=== Supplied information ===

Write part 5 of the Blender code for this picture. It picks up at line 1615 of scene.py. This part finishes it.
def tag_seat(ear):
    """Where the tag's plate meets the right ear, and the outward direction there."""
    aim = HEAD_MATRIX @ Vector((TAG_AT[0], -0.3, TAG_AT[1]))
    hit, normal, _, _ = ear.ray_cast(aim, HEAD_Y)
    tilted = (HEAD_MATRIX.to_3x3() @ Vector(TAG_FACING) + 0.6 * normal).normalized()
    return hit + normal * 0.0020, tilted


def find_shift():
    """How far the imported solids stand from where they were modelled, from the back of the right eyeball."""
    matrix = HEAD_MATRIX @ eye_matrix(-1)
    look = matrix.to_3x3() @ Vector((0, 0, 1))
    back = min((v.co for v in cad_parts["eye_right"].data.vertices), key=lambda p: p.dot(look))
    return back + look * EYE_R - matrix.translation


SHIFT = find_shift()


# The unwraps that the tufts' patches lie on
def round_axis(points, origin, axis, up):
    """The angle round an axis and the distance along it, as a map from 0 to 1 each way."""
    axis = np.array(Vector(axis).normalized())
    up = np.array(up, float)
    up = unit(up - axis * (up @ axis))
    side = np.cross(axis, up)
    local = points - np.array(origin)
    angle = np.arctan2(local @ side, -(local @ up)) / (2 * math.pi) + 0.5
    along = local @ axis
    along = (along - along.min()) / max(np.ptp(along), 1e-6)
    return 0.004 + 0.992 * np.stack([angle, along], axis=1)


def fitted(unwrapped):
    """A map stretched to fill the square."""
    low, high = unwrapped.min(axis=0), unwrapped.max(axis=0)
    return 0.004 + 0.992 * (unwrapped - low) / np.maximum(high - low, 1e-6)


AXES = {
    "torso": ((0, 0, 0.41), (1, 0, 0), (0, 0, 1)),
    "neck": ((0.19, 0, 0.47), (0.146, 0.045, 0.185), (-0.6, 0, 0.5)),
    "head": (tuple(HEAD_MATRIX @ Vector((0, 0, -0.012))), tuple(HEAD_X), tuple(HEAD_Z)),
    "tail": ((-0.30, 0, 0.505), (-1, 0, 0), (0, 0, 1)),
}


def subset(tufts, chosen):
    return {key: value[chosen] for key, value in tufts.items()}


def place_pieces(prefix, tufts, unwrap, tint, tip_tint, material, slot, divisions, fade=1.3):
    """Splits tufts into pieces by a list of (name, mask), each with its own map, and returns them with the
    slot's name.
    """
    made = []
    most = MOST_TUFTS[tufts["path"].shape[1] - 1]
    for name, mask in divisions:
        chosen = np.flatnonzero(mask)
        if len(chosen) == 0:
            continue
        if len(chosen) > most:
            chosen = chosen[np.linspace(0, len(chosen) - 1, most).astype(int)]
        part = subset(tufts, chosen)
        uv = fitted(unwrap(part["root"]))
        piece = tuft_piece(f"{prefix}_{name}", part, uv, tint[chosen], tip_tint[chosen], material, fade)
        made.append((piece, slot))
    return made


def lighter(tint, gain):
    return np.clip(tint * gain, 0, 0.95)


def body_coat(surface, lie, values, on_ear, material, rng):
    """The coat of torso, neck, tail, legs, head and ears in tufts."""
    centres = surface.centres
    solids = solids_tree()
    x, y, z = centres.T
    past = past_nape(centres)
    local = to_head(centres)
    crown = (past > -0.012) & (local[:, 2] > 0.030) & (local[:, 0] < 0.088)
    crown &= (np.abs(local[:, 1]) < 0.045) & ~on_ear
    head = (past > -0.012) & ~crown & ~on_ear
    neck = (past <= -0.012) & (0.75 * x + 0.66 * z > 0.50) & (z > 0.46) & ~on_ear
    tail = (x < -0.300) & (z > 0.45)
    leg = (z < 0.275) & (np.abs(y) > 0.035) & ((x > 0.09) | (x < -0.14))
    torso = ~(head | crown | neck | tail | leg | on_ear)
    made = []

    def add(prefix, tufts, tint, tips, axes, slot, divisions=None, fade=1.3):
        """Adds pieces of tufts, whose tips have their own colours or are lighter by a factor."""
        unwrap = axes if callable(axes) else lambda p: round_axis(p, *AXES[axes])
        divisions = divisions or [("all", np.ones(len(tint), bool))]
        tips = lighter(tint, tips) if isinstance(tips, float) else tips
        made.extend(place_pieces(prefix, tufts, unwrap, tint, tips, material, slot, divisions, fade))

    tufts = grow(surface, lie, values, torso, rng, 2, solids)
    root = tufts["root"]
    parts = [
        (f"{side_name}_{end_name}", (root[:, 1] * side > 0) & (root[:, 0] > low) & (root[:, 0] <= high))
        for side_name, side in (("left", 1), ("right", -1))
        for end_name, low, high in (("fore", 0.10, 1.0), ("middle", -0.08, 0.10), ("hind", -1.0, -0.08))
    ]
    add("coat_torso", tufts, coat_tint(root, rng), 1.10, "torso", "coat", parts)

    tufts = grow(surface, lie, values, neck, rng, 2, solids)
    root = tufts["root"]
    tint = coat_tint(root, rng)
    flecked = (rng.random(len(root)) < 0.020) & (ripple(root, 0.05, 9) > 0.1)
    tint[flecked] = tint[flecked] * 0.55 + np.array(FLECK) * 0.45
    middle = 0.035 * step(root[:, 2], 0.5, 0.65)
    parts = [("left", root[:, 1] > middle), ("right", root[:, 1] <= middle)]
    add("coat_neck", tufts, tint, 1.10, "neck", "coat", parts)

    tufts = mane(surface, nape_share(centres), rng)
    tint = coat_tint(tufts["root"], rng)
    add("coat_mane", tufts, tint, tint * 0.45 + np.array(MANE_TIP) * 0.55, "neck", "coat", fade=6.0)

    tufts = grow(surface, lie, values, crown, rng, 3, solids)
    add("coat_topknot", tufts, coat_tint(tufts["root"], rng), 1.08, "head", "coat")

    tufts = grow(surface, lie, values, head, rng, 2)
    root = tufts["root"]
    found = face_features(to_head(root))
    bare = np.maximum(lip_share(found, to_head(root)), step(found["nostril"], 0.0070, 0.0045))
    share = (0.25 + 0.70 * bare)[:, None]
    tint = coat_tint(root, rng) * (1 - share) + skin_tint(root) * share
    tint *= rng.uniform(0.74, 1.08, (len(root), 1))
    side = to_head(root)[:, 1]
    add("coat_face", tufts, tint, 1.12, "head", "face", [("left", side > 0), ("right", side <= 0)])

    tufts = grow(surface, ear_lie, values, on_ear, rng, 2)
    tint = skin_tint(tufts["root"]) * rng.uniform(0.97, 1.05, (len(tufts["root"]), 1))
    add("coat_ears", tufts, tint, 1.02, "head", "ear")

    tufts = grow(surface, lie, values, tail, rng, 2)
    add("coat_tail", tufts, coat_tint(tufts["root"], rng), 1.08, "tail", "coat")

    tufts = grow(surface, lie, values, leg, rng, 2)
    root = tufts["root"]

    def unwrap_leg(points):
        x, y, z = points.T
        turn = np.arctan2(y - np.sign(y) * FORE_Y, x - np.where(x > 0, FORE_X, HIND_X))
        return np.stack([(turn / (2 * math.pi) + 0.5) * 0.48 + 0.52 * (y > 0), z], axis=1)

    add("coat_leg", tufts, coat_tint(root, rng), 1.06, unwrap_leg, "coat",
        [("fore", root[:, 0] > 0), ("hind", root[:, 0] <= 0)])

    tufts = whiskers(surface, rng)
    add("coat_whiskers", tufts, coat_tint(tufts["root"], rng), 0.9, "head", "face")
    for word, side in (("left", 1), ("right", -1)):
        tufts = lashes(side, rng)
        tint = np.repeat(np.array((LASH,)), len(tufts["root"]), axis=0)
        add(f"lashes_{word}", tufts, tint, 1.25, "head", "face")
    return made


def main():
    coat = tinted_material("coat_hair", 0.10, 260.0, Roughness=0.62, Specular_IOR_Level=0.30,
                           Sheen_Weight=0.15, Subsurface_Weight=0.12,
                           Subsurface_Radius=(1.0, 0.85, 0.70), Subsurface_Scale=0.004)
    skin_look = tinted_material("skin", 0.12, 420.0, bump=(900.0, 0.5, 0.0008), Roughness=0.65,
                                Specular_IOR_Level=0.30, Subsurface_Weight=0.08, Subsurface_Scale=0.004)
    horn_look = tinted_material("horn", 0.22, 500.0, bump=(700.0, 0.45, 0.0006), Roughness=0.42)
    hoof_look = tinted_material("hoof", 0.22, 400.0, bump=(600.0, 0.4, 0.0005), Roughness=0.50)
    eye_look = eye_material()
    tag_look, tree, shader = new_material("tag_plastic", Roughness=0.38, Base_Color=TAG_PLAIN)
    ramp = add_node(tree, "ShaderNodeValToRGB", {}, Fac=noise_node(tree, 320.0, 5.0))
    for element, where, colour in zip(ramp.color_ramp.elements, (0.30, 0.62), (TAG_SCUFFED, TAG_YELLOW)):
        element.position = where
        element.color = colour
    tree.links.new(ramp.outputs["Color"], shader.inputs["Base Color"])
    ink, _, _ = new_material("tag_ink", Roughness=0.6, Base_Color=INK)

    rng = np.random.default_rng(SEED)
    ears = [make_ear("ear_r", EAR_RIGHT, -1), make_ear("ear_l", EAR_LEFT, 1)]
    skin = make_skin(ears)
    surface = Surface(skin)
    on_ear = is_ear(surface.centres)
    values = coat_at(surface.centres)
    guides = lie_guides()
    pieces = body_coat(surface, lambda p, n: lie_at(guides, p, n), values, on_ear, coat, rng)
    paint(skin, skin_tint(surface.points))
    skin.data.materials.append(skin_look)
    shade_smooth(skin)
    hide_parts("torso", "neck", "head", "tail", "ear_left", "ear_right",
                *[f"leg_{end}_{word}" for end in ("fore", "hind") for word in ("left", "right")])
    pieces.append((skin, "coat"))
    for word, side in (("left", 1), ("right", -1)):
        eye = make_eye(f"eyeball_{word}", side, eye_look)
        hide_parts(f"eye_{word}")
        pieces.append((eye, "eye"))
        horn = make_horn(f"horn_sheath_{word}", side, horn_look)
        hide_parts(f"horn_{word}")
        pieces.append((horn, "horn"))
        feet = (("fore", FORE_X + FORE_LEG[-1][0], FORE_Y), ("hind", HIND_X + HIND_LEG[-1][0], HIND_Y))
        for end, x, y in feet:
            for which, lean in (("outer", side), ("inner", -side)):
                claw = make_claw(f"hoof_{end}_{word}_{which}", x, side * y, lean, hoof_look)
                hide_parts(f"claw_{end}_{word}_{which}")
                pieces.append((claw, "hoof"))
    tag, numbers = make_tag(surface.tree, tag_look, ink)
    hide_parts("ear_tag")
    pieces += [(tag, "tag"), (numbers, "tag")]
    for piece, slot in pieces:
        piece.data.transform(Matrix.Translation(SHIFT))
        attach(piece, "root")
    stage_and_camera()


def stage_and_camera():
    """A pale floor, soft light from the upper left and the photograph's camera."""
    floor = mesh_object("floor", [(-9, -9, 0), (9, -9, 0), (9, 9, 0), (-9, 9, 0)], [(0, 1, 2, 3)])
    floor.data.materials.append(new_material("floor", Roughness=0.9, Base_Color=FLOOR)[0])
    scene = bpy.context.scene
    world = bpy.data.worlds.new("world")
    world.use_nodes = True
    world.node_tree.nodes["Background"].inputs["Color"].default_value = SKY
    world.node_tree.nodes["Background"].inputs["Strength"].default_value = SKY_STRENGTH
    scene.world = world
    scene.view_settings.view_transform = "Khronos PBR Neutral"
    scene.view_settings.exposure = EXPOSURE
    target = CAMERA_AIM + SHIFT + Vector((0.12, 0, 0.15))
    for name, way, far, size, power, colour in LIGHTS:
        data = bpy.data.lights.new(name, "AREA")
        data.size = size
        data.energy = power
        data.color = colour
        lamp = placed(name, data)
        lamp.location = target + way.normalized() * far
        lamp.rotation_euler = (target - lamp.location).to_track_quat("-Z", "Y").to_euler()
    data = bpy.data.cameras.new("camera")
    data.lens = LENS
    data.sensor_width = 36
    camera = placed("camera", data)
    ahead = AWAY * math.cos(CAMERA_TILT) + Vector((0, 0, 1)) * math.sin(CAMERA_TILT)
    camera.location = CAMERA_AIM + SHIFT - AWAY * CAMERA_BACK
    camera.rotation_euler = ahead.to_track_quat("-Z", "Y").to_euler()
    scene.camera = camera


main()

===

§ **Task to complete**
Please write out the material word for word from its first line through the line holding "return hit + normal * 0.0020, tilted", including both, and no line past it.

§ **The answer**
Write part 5 of the Blender code for this picture. It picks up at line 1615 of scene.py. This part finishes it.
def tag_seat(ear):
    """Where the tag's plate meets the right ear, and the outward direction there."""
    aim = HEAD_MATRIX @ Vector((TAG_AT[0], -0.3, TAG_AT[1]))
    hit, normal, _, _ = ear.ray_cast(aim, HEAD_Y)
    tilted = (HEAD_MATRIX.to_3x3() @ Vector(TAG_FACING) + 0.6 * normal).normalized()
    return hit + normal * 0.0020, tilted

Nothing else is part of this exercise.